GOING TO THE DOGS: The first ever benefit for Pets on Wheels, spearheaded by the fund-raising champ and animal lover Carole Sibel, was held at the Pimlico Race Course's glitzy sports palace to an enthusiastic response.

The cat's meow, however, was a song featuring certain society ladies "barking" in unison, while doggedly circling a fire hydrant.

TRAFFIC STOPPER: Gordon Boone 3rd got a crash course in politics when he ran for clerk of Baltimore County. While rallying with supporters during rush hour on the corner of Joppa and Harford roads, a terrible crash was heard as one car struck another.

In a flash, the handsome candidate was on the scene to help pull one of the victims from her car. Boone would later lose his election bid, proving even Good Samaritans have bad days.

CAPTAIN COURAGEOUS: Fox 45's "Captain Chesapeake," in real life George Lewis, threw out his anchor for the last time when he announced he was retiring after a long, long time at sea. At a goodbye bash at the Inn at the Colonnade in April, the Captain's fans waited for hours for his autograph. Asked how he'd be spending his leisure time, he laughed, "On my boat -- I haven't taken it out since 1988!"

HORN OF PLENTY: Sippers nightclub at Loch Raven and Taylor was the scene of the premiere party of "Rock Live," a cable TV show by Fil Sibley Productions featuring local bands. United Cable's Jim Murphy surveyed the contemporary rockophiles in attendance. "I remember when this place used to be the Golden Horn!" he sniffed.

MARES DAY OUT: Months before former Mayor Clarence "Du" Burns announced his plans to run against Mayor Schmoke in the mayoral race, he was spied at another race -- the inaugural running of the Frank De Francis Memorial Dash at Pimlico in which guests were entertained by the famed horn blower Al Hirt. At day's end, Burns boarded the elevator smiling. "Got the Brinks truck waiting?" he winked.

ANIMAL MAGNETISM: It was a busy year for local vet Dr. Kim Hammond.
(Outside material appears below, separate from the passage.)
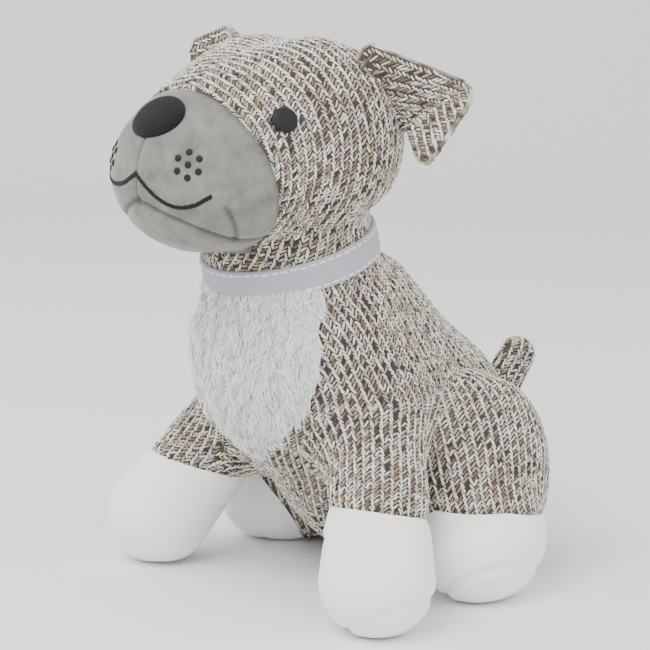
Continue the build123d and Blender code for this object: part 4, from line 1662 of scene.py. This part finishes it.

First off, he unleashed "About Your Pet," a new television segment for national syndication. Later he wound up as Cosmopolitan's "Bachelor of the Month" and received a slew of steamy letters from panting females throughout the country.

FIRST BLOOM: 18-year-old Baltimore School for the Arts grad Seth Bloom debuted his film "Nightflight" at the Hyatt Regency. Describing it as a postmodern, retro thriller, black-comedy drama, Bloom explained: "I wanted it to be well-rounded!

WALKER, DON'T RUN: All ears tuned into WBSB-FM one muggy summer morning as former local radio personality Johnny Walker did a guest stint, filling in for the vacationing Glenn Beck. There was speculation that the mighty Walker, living a reclusive life in West Virginia with wife April, might be making a comeback. Though there was definite interest on G.M. Jim Fox's part, apparently Walker wanted no part of another full-time radio gig, even though the phones rang off the hook during his air time.

CRUISE CONTROL: Though rumors persisted that actor Tom Cruise had been spied about town, the closest we could get to him was through eye doc Gary Cassel. The Towson doc worked with his brother in New York, Dr. Mitch Cassel, to create a special effects contact lens for the actor in "Days of Thunder."

OPEN MOUTH POLICY: WPOC-FM's general manager Jennifer Grimm proved to be a sweetheart with staffers, who frequently would drop by her office to talk shop. Grimm revealed part of the secret to her success, however, was coated in sugar. "I keep a jar of M&M;'s on my desk!" she laughed.